Written request - Provide the data again in its entirety, exactly as given.

★ ★ ★ ★ ★

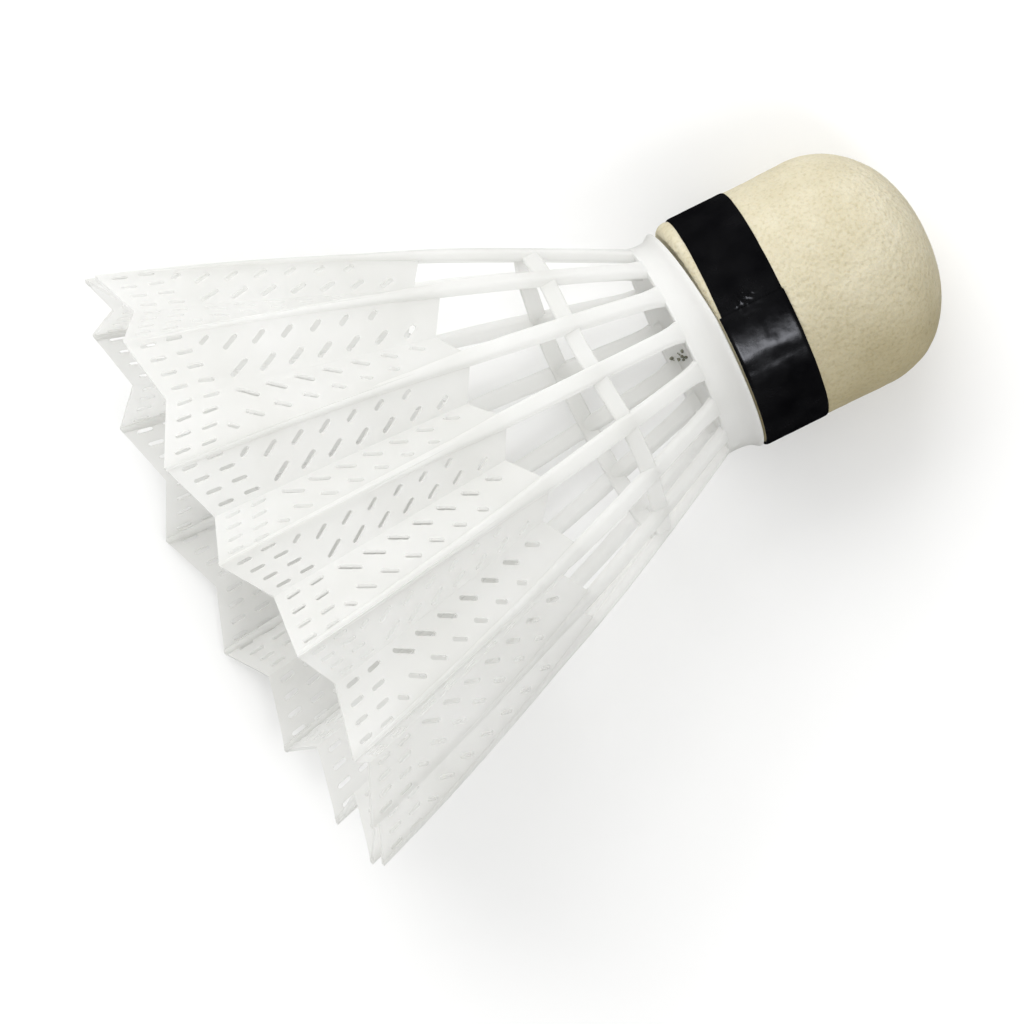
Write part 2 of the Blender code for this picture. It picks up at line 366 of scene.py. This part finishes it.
def face_grid(holes):
    """Points inside the face and clear of its holes, so that its triangles stay even."""
    taken = np.array([tuple(point) for hole in holes for point in hole])
    middles = [sum((Vector(point) for point in hole), Vector((0, 0))) / len(hole) for hole in holes]
    taken = np.vstack([taken, np.array([tuple(middle) for middle in middles])])
    points = []
    for z in np.arange(RIDGE_TOP + GRID_STEP, RIDGE_END, GRID_STEP):
        width = face_width(z)
        count = round(width / GRID_STEP)
        for i in range(1, count):
            w = width * i / count
            share = w / width
            if not top_z(share) + GRID_CLEAR < z < rim_z(share) - GRID_CLEAR:
                continue
            if np.hypot(taken[:, 0] - w, taken[:, 1] - z).min() > GRID_CLEAR:
                points.append(Vector((w, z)))
    return points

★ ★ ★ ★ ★

Finished exercise -
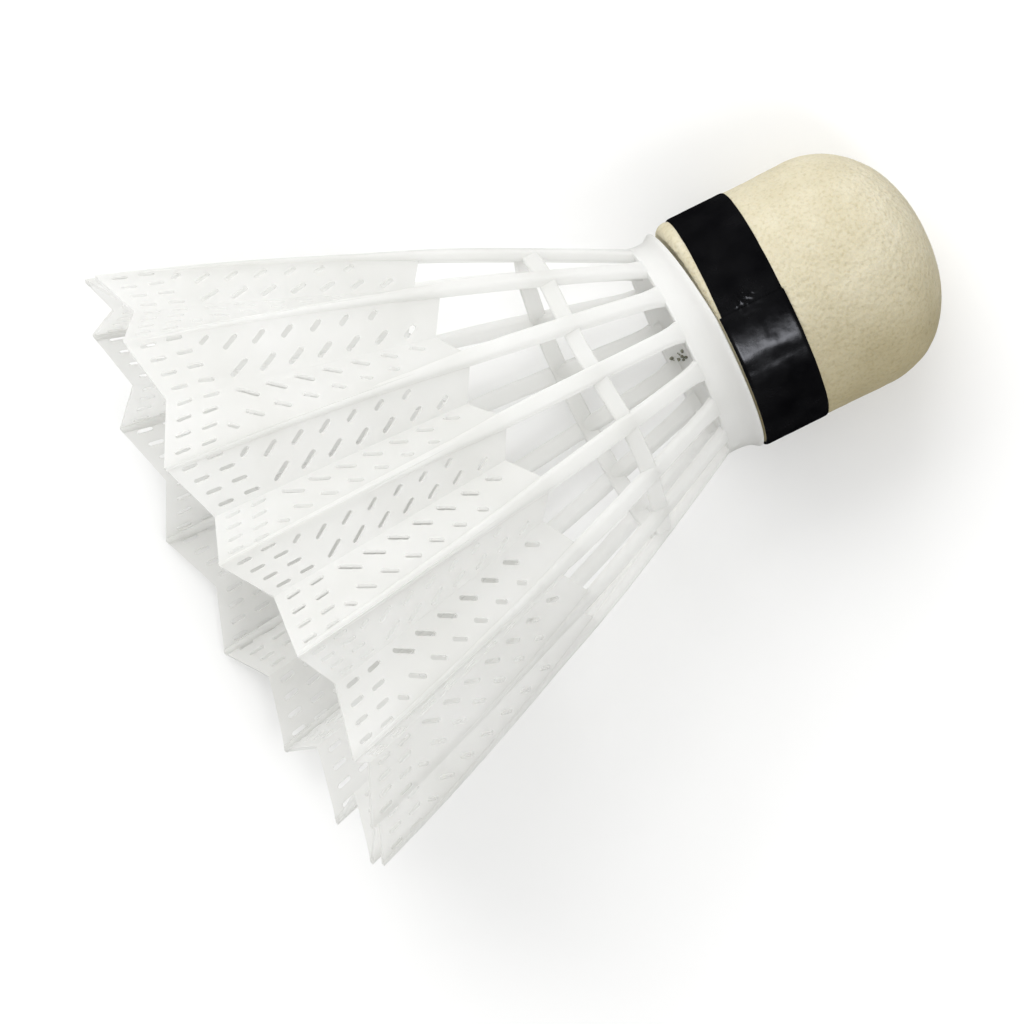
Write part 2 of the Blender code for this picture. It picks up at line 366 of scene.py. This part finishes it.
def face_grid(holes):
    """Points inside the face and clear of its holes, so that its triangles stay even."""
    taken = np.array([tuple(point) for hole in holes for point in hole])
    middles = [sum((Vector(point) for point in hole), Vector((0, 0))) / len(hole) for hole in holes]
    taken = np.vstack([taken, np.array([tuple(middle) for middle in middles])])
    points = []
    for z in np.arange(RIDGE_TOP + GRID_STEP, RIDGE_END, GRID_STEP):
        width = face_width(z)
        count = round(width / GRID_STEP)
        for i in range(1, count):
            w = width * i / count
            share = w / width
            if not top_z(share) + GRID_CLEAR < z < rim_z(share) - GRID_CLEAR:
                continue
            if np.hypot(taken[:, 0] - w, taken[:, 1] - z).min() > GRID_CLEAR:
                points.append(Vector((w, z)))
    return points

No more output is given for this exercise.